# DATASET SECTION
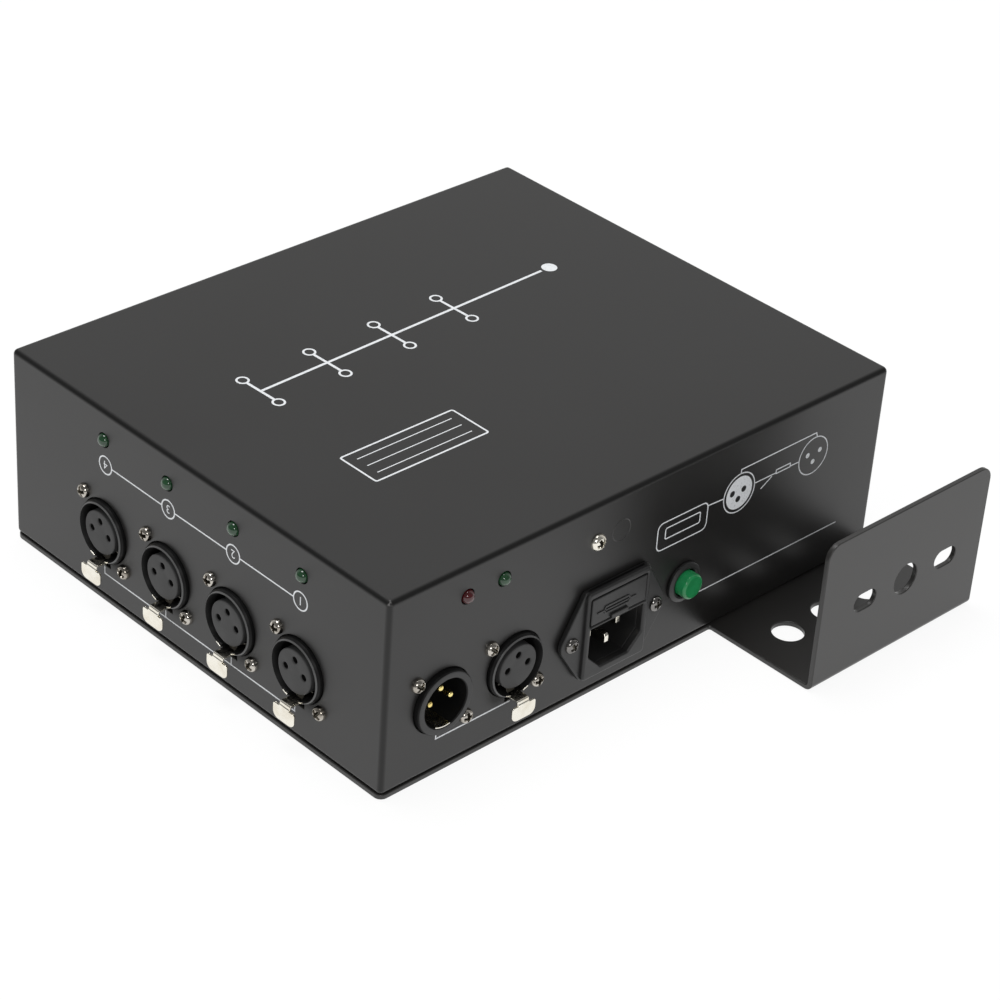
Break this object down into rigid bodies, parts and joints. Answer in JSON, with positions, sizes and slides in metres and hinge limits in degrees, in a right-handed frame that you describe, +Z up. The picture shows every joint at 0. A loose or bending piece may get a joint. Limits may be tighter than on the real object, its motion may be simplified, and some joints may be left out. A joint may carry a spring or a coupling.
{
  "type": "dmx splitter",
  "caption": "Stage lighting signal splitter: a folded steel case with latched round sockets along both long sides, a mains inlet at one end and a bent-up hanging bracket.",
  "frame": {"origin": "the middle of the case's footprint, on the base plate's underside", "axes": "+X towards the end panel with the inlet and the bracket, +Y towards outputs 5 to 8, +Z up"},
  "size_m": [0.246, 0.2504, 0.078],
  "materials": {
    "powder_coat": "fine textured powder coat, satin",
    "socket_plastic": "moulded, satin",
    "inlet_plastic": "moulded, satin",
    "nickel": "nickel plated",
    "gold_pin": "gold plated",
    "zinc": "zinc plated",
    "green_lens": "tinted, glossy",
    "red_lens": "tinted, glossy",
    "green_button": "moulded",
    "circuit_board": "solder resist on laminate",
    "transformer_core": "dark lacquer",
    "capacitor_sleeve": "shrink sleeve",
    "fuse_glass": "clear glass tube with plated caps",
    "brown_wire": "insulated wire",
    "blue_wire": "insulated wire",
    "earth_wire": "green and yellow insulated wire",
    "red_wire": "insulated wire"
  },
  "bodies": {
    "case": {"base_plate": "powder_coat", "cover_shell": "powder_coat", "output_socket_1": "socket_plastic", "output_socket_2": "socket_plastic", "output_socket_3": "socket_plastic", "output_socket_4": "socket_plastic", "output_socket_5": "socket_plastic", "output_socket_6": "socket_plastic", "output_socket_7": "socket_plastic", "output_socket_8": "socket_plastic", "through_socket": "socket_plastic", "input_socket": "socket_plastic", "terminator_switch": "socket_plastic", "mains_inlet": "inlet_plastic", "earth_screw": "nickel", "inlet_live_blade": "nickel", "inlet_neutral_blade": "nickel", "inlet_earth_blade": "nickel", "input_pin_1": "gold_pin", "input_pin_2": "gold_pin", "input_pin_3": "gold_pin", "cover_screw_1": "zinc", "cover_screw_2": "zinc", "cover_screw_3": "zinc", "cover_screw_4": "zinc", "inlet_screw_1": "zinc", "inlet_screw_2": "zinc", "output_lamp_1": "green_lens", "output_lamp_2": "green_lens", "output_lamp_3": "green_lens", "output_lamp_4": "green_lens", "output_lamp_5": "green_lens", "output_lamp_6": "green_lens", "output_lamp_7": "green_lens", "output_lamp_8": "green_lens", "signal_lamp": "green_lens", "power_lamp": "red_lens", "front_socket_board": "circuit_board", "rear_socket_board": "circuit_board", "end_socket_board": "circuit_board", "main_board": "circuit_board", "supply_board": "circuit_board", "supply_transformer": "transformer_core", "supply_capacitor": "capacitor_sleeve", "live_wire": "brown_wire", "neutral_wire": "blue_wire", "earth_wire": "earth_wire", "supply_lead": "red_wire"},
    "output_latch_1": {"output_latch_1": "nickel"},
    "output_latch_2": {"output_latch_2": "nickel"},
    "output_latch_3": {"output_latch_3": "nickel"},
    "output_latch_4": {"output_latch_4": "nickel"},
    "output_latch_5": {"output_latch_5": "nickel"},
    "output_latch_6": {"output_latch_6": "nickel"},
    "output_latch_7": {"output_latch_7": "nickel"},
    "output_latch_8": {"output_latch_8": "nickel"},
    "through_latch": {"through_latch": "nickel"},
    "terminator_button": {"terminator_button": "green_button"},
    "fuse_drawer": {"fuse_drawer": "inlet_plastic", "fuse": "fuse_glass"}
  },
  "joints": [
    {"name": "output_latch_1_press", "type": "hinge", "parent": "case", "child": "output_latch_1", "pos_m": [0.05742, -0.113, 0.0177], "axis": [1, 0, 0], "range_deg": [0, 10], "stiffness_Nm_per_rad": 0.3},
    {"name": "output_latch_2_press", "type": "hinge", "parent": "case", "child": "output_latch_2", "pos_m": [0.02278, -0.113, 0.0177], "axis": [1, 0, 0], "range_deg": [0, 10], "stiffness_Nm_per_rad": 0.3},
    {"name": "output_latch_3_press", "type": "hinge", "parent": "case", "child": "output_latch_3", "pos_m": [-0.01188, -0.113, 0.0177], "axis": [1, 0, 0], "range_deg": [0, 10], "stiffness_Nm_per_rad": 0.3},
    {"name": "output_latch_4_press", "type": "hinge", "parent": "case", "child": "output_latch_4", "pos_m": [-0.04652, -0.113, 0.0177], "axis": [1, 0, 0], "range_deg": [0, 10], "stiffness_Nm_per_rad": 0.3},
    {"name": "output_latch_5_press", "type": "hinge", "parent": "case", "child": "output_latch_5", "pos_m": [-0.04652, 0.113, 0.0177], "axis": [-1, 0, 0], "range_deg": [0, 10], "stiffness_Nm_per_rad": 0.3},
    {"name": "output_latch_6_press", "type": "hinge", "parent": "case", "child": "output_latch_6", "pos_m": [-0.01188, 0.113, 0.0177], "axis": [-1, 0, 0], "range_deg": [0, 10], "stiffness_Nm_per_rad": 0.3},
    {"name": "output_latch_7_press", "type": "hinge", "parent": "case", "child": "output_latch_7", "pos_m": [0.02278, 0.113, 0.0177], "axis": [-1, 0, 0], "range_deg": [0, 10], "stiffness_Nm_per_rad": 0.3},
    {"name": "output_latch_8_press", "type": "hinge", "parent": "case", "child": "output_latch_8", "pos_m": [0.05742, 0.113, 0.0177], "axis": [-1, 0, 0], "range_deg": [0, 10], "stiffness_Nm_per_rad": 0.3},
    {"name": "through_latch_press", "type": "hinge", "parent": "case", "child": "through_latch", "pos_m": [0.093, -0.0616, 0.0177], "axis": [0, 1, 0], "range_deg": [0, 10], "stiffness_Nm_per_rad": 0.3},
    {"name": "terminator_button_press", "type": "slide", "parent": "case", "child": "terminator_button", "axis": [-1, 0, 0], "range_m": [0, 0.003], "stiffness_N_per_m": 1000},
    {"name": "fuse_drawer_slide", "type": "slide", "parent": "case", "child": "fuse_drawer", "axis": [1, 0, 0], "range_m": [0, 0.014]}
  ]
}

# THE PROBLEM
Nothing should be left out: repeat all of the data exactly.

# SOLUTION FOR THIS TASK
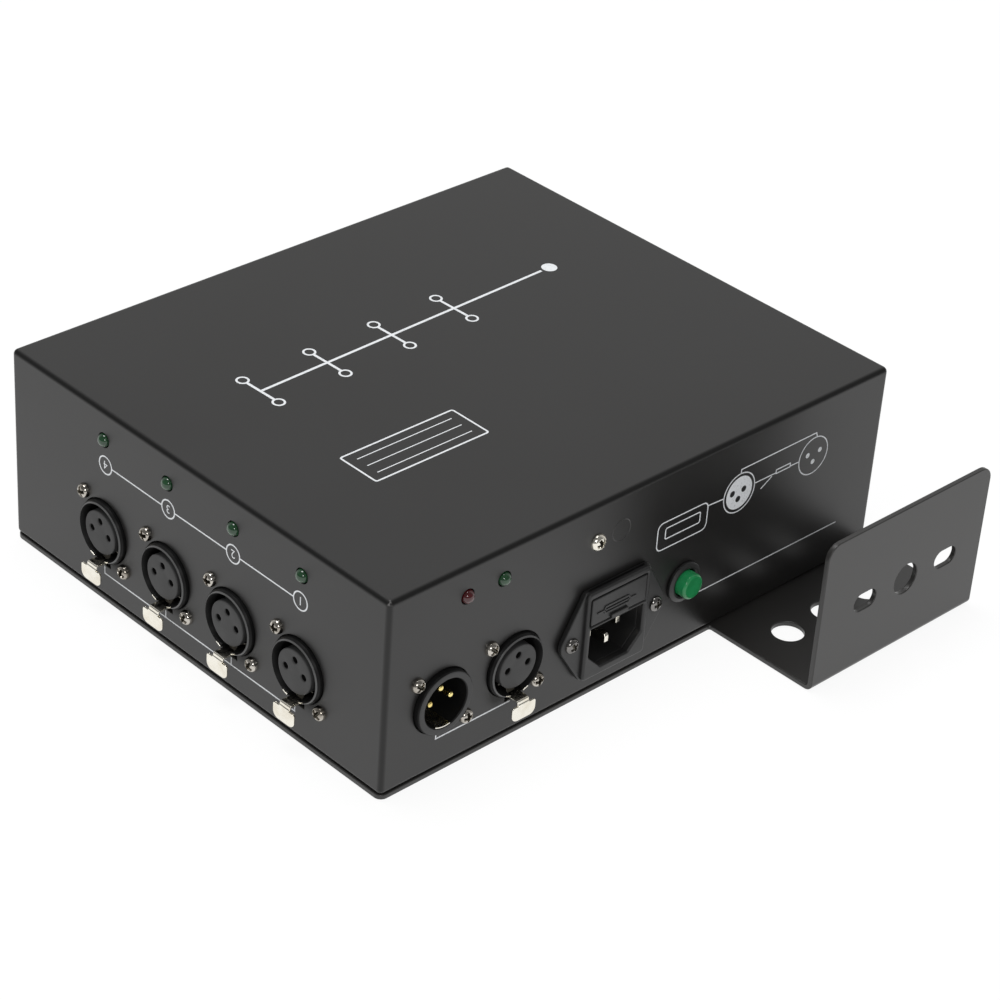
Break this object down into rigid bodies, parts and joints. Answer in JSON, with positions, sizes and slides in metres and hinge limits in degrees, in a right-handed frame that you describe, +Z up. The picture shows every joint at 0. A loose or bending piece may get a joint. Limits may be tighter than on the real object, its motion may be simplified, and some joints may be left out. A joint may carry a spring or a coupling.
{
  "type": "dmx splitter",
  "caption": "Stage lighting signal splitter: a folded steel case with latched round sockets along both long sides, a mains inlet at one end and a bent-up hanging bracket.",
  "frame": {"origin": "the middle of the case's footprint, on the base plate's underside", "axes": "+X towards the end panel with the inlet and the bracket, +Y towards outputs 5 to 8, +Z up"},
  "size_m": [0.246, 0.2504, 0.078],
  "materials": {
    "powder_coat": "fine textured powder coat, satin",
    "socket_plastic": "moulded, satin",
    "inlet_plastic": "moulded, satin",
    "nickel": "nickel plated",
    "gold_pin": "gold plated",
    "zinc": "zinc plated",
    "green_lens": "tinted, glossy",
    "red_lens": "tinted, glossy",
    "green_button": "moulded",
    "circuit_board": "solder resist on laminate",
    "transformer_core": "dark lacquer",
    "capacitor_sleeve": "shrink sleeve",
    "fuse_glass": "clear glass tube with plated caps",
    "brown_wire": "insulated wire",
    "blue_wire": "insulated wire",
    "earth_wire": "green and yellow insulated wire",
    "red_wire": "insulated wire"
  },
  "bodies": {
    "case": {"base_plate": "powder_coat", "cover_shell": "powder_coat", "output_socket_1": "socket_plastic", "output_socket_2": "socket_plastic", "output_socket_3": "socket_plastic", "output_socket_4": "socket_plastic", "output_socket_5": "socket_plastic", "output_socket_6": "socket_plastic", "output_socket_7": "socket_plastic", "output_socket_8": "socket_plastic", "through_socket": "socket_plastic", "input_socket": "socket_plastic", "terminator_switch": "socket_plastic", "mains_inlet": "inlet_plastic", "earth_screw": "nickel", "inlet_live_blade": "nickel", "inlet_neutral_blade": "nickel", "inlet_earth_blade": "nickel", "input_pin_1": "gold_pin", "input_pin_2": "gold_pin", "input_pin_3": "gold_pin", "cover_screw_1": "zinc", "cover_screw_2": "zinc", "cover_screw_3": "zinc", "cover_screw_4": "zinc", "inlet_screw_1": "zinc", "inlet_screw_2": "zinc", "output_lamp_1": "green_lens", "output_lamp_2": "green_lens", "output_lamp_3": "green_lens", "output_lamp_4": "green_lens", "output_lamp_5": "green_lens", "output_lamp_6": "green_lens", "output_lamp_7": "green_lens", "output_lamp_8": "green_lens", "signal_lamp": "green_lens", "power_lamp": "red_lens", "front_socket_board": "circuit_board", "rear_socket_board": "circuit_board", "end_socket_board": "circuit_board", "main_board": "circuit_board", "supply_board": "circuit_board", "supply_transformer": "transformer_core", "supply_capacitor": "capacitor_sleeve", "live_wire": "brown_wire", "neutral_wire": "blue_wire", "earth_wire": "earth_wire", "supply_lead": "red_wire"},
    "output_latch_1": {"output_latch_1": "nickel"},
    "output_latch_2": {"output_latch_2": "nickel"},
    "output_latch_3": {"output_latch_3": "nickel"},
    "output_latch_4": {"output_latch_4": "nickel"},
    "output_latch_5": {"output_latch_5": "nickel"},
    "output_latch_6": {"output_latch_6": "nickel"},
    "output_latch_7": {"output_latch_7": "nickel"},
    "output_latch_8": {"output_latch_8": "nickel"},
    "through_latch": {"through_latch": "nickel"},
    "terminator_button": {"terminator_button": "green_button"},
    "fuse_drawer": {"fuse_drawer": "inlet_plastic", "fuse": "fuse_glass"}
  },
  "joints": [
    {"name": "output_latch_1_press", "type": "hinge", "parent": "case", "child": "output_latch_1", "pos_m": [0.05742, -0.113, 0.0177], "axis": [1, 0, 0], "range_deg": [0, 10], "stiffness_Nm_per_rad": 0.3},
    {"name": "output_latch_2_press", "type": "hinge", "parent": "case", "child": "output_latch_2", "pos_m": [0.02278, -0.113, 0.0177], "axis": [1, 0, 0], "range_deg": [0, 10], "stiffness_Nm_per_rad": 0.3},
    {"name": "output_latch_3_press", "type": "hinge", "parent": "case", "child": "output_latch_3", "pos_m": [-0.01188, -0.113, 0.0177], "axis": [1, 0, 0], "range_deg": [0, 10], "stiffness_Nm_per_rad": 0.3},
    {"name": "output_latch_4_press", "type": "hinge", "parent": "case", "child": "output_latch_4", "pos_m": [-0.04652, -0.113, 0.0177], "axis": [1, 0, 0], "range_deg": [0, 10], "stiffness_Nm_per_rad": 0.3},
    {"name": "output_latch_5_press", "type": "hinge", "parent": "case", "child": "output_latch_5", "pos_m": [-0.04652, 0.113, 0.0177], "axis": [-1, 0, 0], "range_deg": [0, 10], "stiffness_Nm_per_rad": 0.3},
    {"name": "output_latch_6_press", "type": "hinge", "parent": "case", "child": "output_latch_6", "pos_m": [-0.01188, 0.113, 0.0177], "axis": [-1, 0, 0], "range_deg": [0, 10], "stiffness_Nm_per_rad": 0.3},
    {"name": "output_latch_7_press", "type": "hinge", "parent": "case", "child": "output_latch_7", "pos_m": [0.02278, 0.113, 0.0177], "axis": [-1, 0, 0], "range_deg": [0, 10], "stiffness_Nm_per_rad": 0.3},
    {"name": "output_latch_8_press", "type": "hinge", "parent": "case", "child": "output_latch_8", "pos_m": [0.05742, 0.113, 0.0177], "axis": [-1, 0, 0], "range_deg": [0, 10], "stiffness_Nm_per_rad": 0.3},
    {"name": "through_latch_press", "type": "hinge", "parent": "case", "child": "through_latch", "pos_m": [0.093, -0.0616, 0.0177], "axis": [0, 1, 0], "range_deg": [0, 10], "stiffness_Nm_per_rad": 0.3},
    {"name": "terminator_button_press", "type": "slide", "parent": "case", "child": "terminator_button", "axis": [-1, 0, 0], "range_m": [0, 0.003], "stiffness_N_per_m": 1000},
    {"name": "fuse_drawer_slide", "type": "slide", "parent": "case", "child": "fuse_drawer", "axis": [1, 0, 0], "range_m": [0, 0.014]}
  ]
}